What to produce | Every line in the data below from the one containing "attach(piece, self.body)" down to the one containing "beads of the", both included, must be retyped exactly; no other line is to appear.

Supplied material |
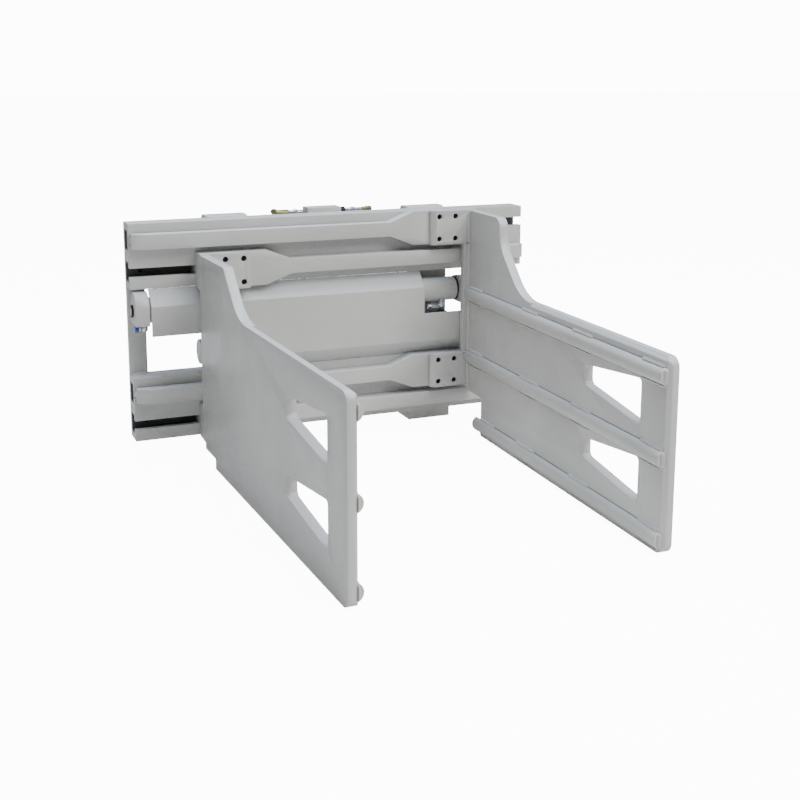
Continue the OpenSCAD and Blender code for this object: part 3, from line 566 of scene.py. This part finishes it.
@dataclass
class ArmWelds:
    """Weld beads of one arm: stitched ribs, the plate on its blocks, the web and the rod lug."""

    body: str
    side: int
    toe: float = math.radians(1.5)
    leg: float = 4.5 * MM
    rib_leg: float = 4.5 * MM
    tip_leg: float = 7 * MM
    gap_w: float = 1.1 * MM
    gap_d: float = 1.2 * MM
    gap_sink: float = 0.5 * MM
    gap_lap: float = 2 * MM
    end_gap: float = 3 * MM
    stitches: dict[str, tuple[tuple[float, float], ...]] = field(
        default_factory=lambda: {
            "top": ((0.060, 0.144), (0.359, 0.437), (0.600, 0.686), (0.877, 0.958)),
            "middle": ((0.060, 0.150), (0.355, 0.448), (0.601, 0.688), (0.879, 0.958)),
            "bottom": ((0.140, 0.224), (0.341, 0.435), (0.600, 0.686), (0.881, 0.958)),
        }
    )

    def __post_init__(self) -> None:
        """Reads the arm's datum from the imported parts: the inner face at the blocks' front plane."""
        self.block_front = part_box(self.node("upper_block"))[0].y
        self.rail_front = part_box("upper_rail")[0].y
        self.web_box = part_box(self.node("web"))
        self.inner_x = max(abs(corner.x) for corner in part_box(self.node("rib_top")))
        self.start = self.rail_front - self.block_front

    def node(self, name: str) -> str:
        """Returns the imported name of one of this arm's parts."""
        return f"{self.body.split('_')[0]}_{name}"

    def on_plate(self, s: float, z: float, off: float = 0.0) -> np.ndarray:
        """Finds a point on the arm's inner face.

        Args:
            s: Distance along the arm from the front of the rails.
            z: Height.
            off: Distance off the face, towards the other arm.

        Returns:
            The point, with the arm's lean towards its tip counted.
        """
        d = s - self.start
        x = self.inner_x - d * math.sin(self.toe) - off * math.cos(self.toe)
        y = self.block_front - d * math.cos(self.toe) + off * math.sin(self.toe)
        return np.array((self.side * x, y, z))

    @property
    def inward(self) -> np.ndarray:
        """Direction off the inner face."""
        return np.array((-self.side * math.cos(self.toe), math.sin(self.toe), 0.0))

    def rib_beads(self) -> list[Bead]:
        """Lays the stitch welds along both edges of each rib and round its front end."""
        beads = []
        for number, (rib, runs) in enumerate(self.stitches.items()):
            low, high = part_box(self.node(f"rib_{rib}"))
            for edge, up in ((high.z, 1.0), (low.z, -1.0)):
                for k, (a, b) in enumerate(runs):
                    path = np.array([self.on_plate(a, edge), self.on_plate(b, edge)])
                    beads.append(Bead(path, unit(0, 0, up), self.inward, self.rib_leg, 10 * number + k))
            tip = (self.rail_front - low.y) / math.cos(self.toe)
            ends = (low.z + self.gap_lap, high.z - self.gap_lap)
            path = np.array([self.on_plate(tip, z) for z in ends])
            beads.append(Bead(path, self.forward, self.inward, self.tip_leg, 50 + number))
        return beads

    @property
    def forward(self) -> np.ndarray:
        """Direction along the arm towards its tip."""
        return np.array((-self.side * math.sin(self.toe), -math.cos(self.toe), 0.0))

    def corner_beads(self) -> list[Bead]:
        """Lays the beads that join the plate, blocks, web and rod lug."""
        beads = []
        inward = unit(-self.side, 0, 0)
        front = unit(0, -1, 0)
        x = self.side * self.inner_x
        for k, part in enumerate(("upper_block", "lower_block")):
            low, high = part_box(self.node(part))
            ends = (low.z + self.end_gap, high.z - self.end_gap)
            path = np.array([(x, self.block_front, z) for z in ends])
            beads.append(Bead(path, inward, front, self.leg, 70 + k))
        low, high = self.web_box
        path = np.array([(x, self.block_front, low.z), (x, self.block_front, high.z)])
        beads.append(Bead(path, inward, front, self.leg, 80))
        web_x = low.x if self.side > 0 else high.x
        for k, (z, up) in enumerate(((low.z, 1.0), (high.z, -1.0))):
            path = np.array([(web_x, self.block_front, z), (x, self.block_front, z)])
            beads.append(Bead(path, unit(0, 0, up), front, 0.6 * self.leg, 84 + k))
        lug_low, lug_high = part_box(self.node("rod_lug"))
        for k, (lug_x, way) in enumerate(((lug_low.x, -1.0), (lug_high.x, 1.0))):
            ends = (lug_low.z + self.end_gap, lug_high.z - self.end_gap)
            path = np.array([(lug_x, high.y, z) for z in ends])
            beads.append(Bead(path, unit(way, 0, 0), unit(0, 1, 0), 0.7 * self.leg, 90 + k))
        return beads

    def paint_joint_shadows(self) -> bpy.types.Object:
        """Draws painted shadow along the ribs where no weld fills the joint, as slim raised dark strips."""
        points, faces = [], []
        for rib, runs in self.stitches.items():
            low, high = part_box(self.node(f"rib_{rib}"))
            gaps = [(a[1], b[0]) for a, b in zip(runs[:-1], runs[1:])]
            for edge, up in ((high.z, 1.0), (low.z, -1.0)):
                for a, b in gaps:
                    n = len(points)
                    sunk = edge - up * self.gap_sink
                    for s in (a - self.gap_lap, b + self.gap_lap):
                        points += [self.on_plate(s, sunk), self.on_plate(s, edge + up * self.gap_w)]
                        points += [self.on_plate(s, sunk, self.gap_d)]
                    faces += [[n, n + 1, n + 4, n + 3], [n + 1, n + 2, n + 5, n + 4]]
                    faces += [[n + 2, n, n + 3, n + 5]]
                    faces += [[n, n + 2, n + 1], [n + 3, n + 4, n + 5]]
        piece = mesh_piece(f"{self.body}_rib_joint_shadows", np.array(points), faces, smooth=False)
        face_outwards(piece)
        return piece

    def build(self) -> None:
        """Makes the arm's beads and the dark strips of painted joint shadow, and lets them ride on the arm.
        """
        welds = bead_mesh(f"{self.body}_welds", self.rib_beads() + self.corner_beads())
        joints = self.paint_joint_shadows()
        # The welds get the enamel; the joint strips get the dark finish of painted shadow
        for piece, finish in ((welds, ENAMEL), (joints, JOINT_SHADE_PAINT)):
            dress(piece, finish)
            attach(piece, self.body)
        LOG.info("welded %s", self.body)


@dataclass
class FrameWelds:
    """Weld beads of the frame: uprights and stiles between the rails, hooks and base brackets."""

    leg: float = 5 * MM
    hook_leg: float = 4 * MM
    inset: float = 2 * MM
    bracket_low: float = 4 * MM
    bracket_high: float = 30 * MM

    def ends_of(self, node: str, seed: int) -> list[Bead]:
        """Lays beads across the front of a member where it meets both rails."""
        low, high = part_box(node)
        beads = []
        for k, (z, up) in enumerate(((low.z, 1.0), (high.z, -1.0))):
            path = np.array([(low.x + self.inset, low.y, z), (high.x - self.inset, low.y, z)])
            beads.append(Bead(path, unit(0, -1, 0), unit(0, 0, up), self.leg, seed + k))
        return beads

    def along_top(self, node: str, rail: str, seed: int) -> list[Bead]:
        """Lays a bead where a hook's front meets the rail's top edge."""
        low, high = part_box(node)
        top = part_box(rail)[1].z
        path = np.array([(low.x + self.inset, low.y, top), (high.x - self.inset, low.y, top)])
        return [Bead(path, unit(0, -1, 0), unit(0, 0, 1), self.hook_leg, seed)]

    def bracket_sides(self, node: str, seed: int) -> list[Bead]:
        """Lays upright beads where a base bracket meets its upright."""
        low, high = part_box(node)
        beads = []
        for k, (x, way) in enumerate(((low.x, -1.0), (high.x, 1.0))):
            ends = (low.z + self.bracket_low, high.z - self.bracket_high)
            path = np.array([(x, high.y, z) for z in ends])
            beads.append(Bead(path, unit(way, 0, 0), unit(0, -1, 0), 0.6 * self.leg, seed + k))
        return beads

    def build(self) -> None:
        """Makes the frame's beads and lets them ride on the frame."""
        beads: list[Bead] = []
        for k, node in enumerate(("left_upright", "right_upright", "left_stile", "right_stile")):
            beads += self.ends_of(node, 100 + 4 * k)
        for k, node in enumerate(("left_upper_hook", "right_upper_hook")):
            beads += self.along_top(node, "upper_rail", 130 + k)
        for k, node in enumerate(("upper_base_bracket", "lower_base_bracket")):
            beads += self.bracket_sides(node, 140 + 4 * k)
        piece = bead_mesh("frame_welds", beads)
        dress(piece, ENAMEL)
        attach(piece, "frame")
        LOG.info("welded the frame")


# ---- Studio ----


@dataclass
class Studio:
    """Camera, floor and soft light."""

    eye: tuple[float, float, float] = (-1.0163, -2.9037, 0.3911)
    yaw: float = math.radians(22.62)
    pitch: float = math.radians(10.97)
    roll: float = math.radians(0.13)
    focal: float = 55.60
    shift: float = -0.125
    floor_tone: str = "#fbfbfa"
    glow: float = 12.0
    half_floor: float = 30.0
    floor_gap: float = 0.5 * MM
    room_light: tuple[float, float] = (0.33, 14.0)

    def camera(self) -> None:
        """Places the camera in front of and above the arms, a little to their left."""
        data = bpy.data.cameras.new("camera")
        data.sensor_width = 36.0
        data.lens = self.focal
        data.shift_y = self.shift
        data.clip_start, data.clip_end = 0.05, 60.0
        lens = bpy.data.objects.new("camera", data)
        bpy.context.scene.collection.objects.link(lens)
        level = math.cos(self.pitch)
        ahead = Vector((math.sin(self.yaw) * level, math.cos(self.yaw) * level, -math.sin(self.pitch)))
        right = Vector((math.cos(self.yaw), -math.sin(self.yaw), 0.0))
        turned = Matrix((right, right.cross(ahead), -ahead)).transposed().to_4x4()
        rolled = turned @ Matrix.Rotation(self.roll, 4, "Z")
        lens.matrix_world = Matrix.Translation(Vector(self.eye)) @ rolled
        bpy.context.scene.camera = lens

    def area(
        self, name: str, place: Sequence[float], size: float, power: float, tint: str = "#ffffff"
    ) -> None:
        """Adds one square soft light that faces the middle of the object.

        Args:
            name: The light's name.
            place: Where it stands.
            size: Length of its side.
            power: Its power in watts.
            tint: Its colour.
        """
        target = (0.0, -0.4, -0.25)
        data = bpy.data.lights.new(name, "AREA")
        data.size = size
        data.energy = power
        data.color = srgb(tint)[:3]
        lamp = bpy.data.objects.new(name, data)
        bpy.context.scene.collection.objects.link(lamp)
        lamp.location = place
        lamp.rotation_euler = (Vector(target) - Vector(place)).to_track_quat("-Z", "Y").to_euler()

    def floor(self, height: float) -> None:
        """Lays a wide plain floor at that height, which looks near white to the eye."""
        half = self.half_floor
        signs = ((-1, -1), (1, -1), (1, 1), (-1, 1))
        corners = np.array([(half * x, half * y, height) for x, y in signs])
        ground = mesh_piece("floor", corners, [(0, 1, 2, 3)], smooth=False)
        material = bpy.data.materials.new("studio_floor")
        material.use_nodes = True
        tree = material.node_tree
        shader = tree.nodes["Principled BSDF"]
        shader.inputs["Base Color"].default_value = srgb(self.floor_tone)
        shader.inputs["Roughness"].default_value = 0.9
        shader.inputs["Emission Color"].default_value = srgb(self.floor_tone)
        seen = add_node(tree, "ShaderNodeLightPath").outputs["Is Camera Ray"]
        tree.links.new(ramp(tree, seen, 0.0, 1.0, (0.0, self.glow)), shader.inputs["Emission Strength"])
        ground.data.materials.append(material)
        ground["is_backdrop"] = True

    def sky(self) -> None:
        """Fills the room with even white light: softer on the object than in the background."""
        world = bpy.data.worlds.new("studio")
        bpy.context.scene.world = world
        world.use_nodes = True
        tree = world.node_tree
        shader = tree.nodes["Background"]
        shader.inputs["Color"].default_value = srgb("#f5f8fc")
        seen = add_node(tree, "ShaderNodeLightPath").outputs["Is Camera Ray"]
        tree.links.new(ramp(tree, seen, 0.0, 1.0, self.room_light), shader.inputs["Strength"])

    def build(self) -> None:
        """Sets up the whole studio round the object."""
        low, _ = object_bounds()
        self.floor(low.z - self.floor_gap)
        self.sky()
        self.area("key", (1.6, -3.2, 3.0), 2.4, 205.0)
        self.area("top", (-0.2, -0.2, 3.2), 3.0, 150.0, "#e9f1fc")
        self.area("fill", (-4.0, -1.5, 1.2), 3.0, 3.0, "#d2e3f8")
        LOG.info("studio ready")


def main() -> None:
    """Builds the studio and the clamp."""
    logging.basicConfig(level=logging.INFO, format="%(name)s: %(message)s")
    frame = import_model()
    studio = Studio()
    studio.camera()
    SteelWork(frame).build()
    ArmWelds("right_arm", 1).build()
    ArmWelds("left_arm", -1).build()
    FrameWelds().build()
    studio.build()


if __name__ == "__main__":
    main()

Correct answer |
            attach(piece, self.body)
        LOG.info("welded %s", self.body)


@dataclass
class FrameWelds:
    """Weld beads of the frame: uprights and stiles between the rails, hooks and base brackets."""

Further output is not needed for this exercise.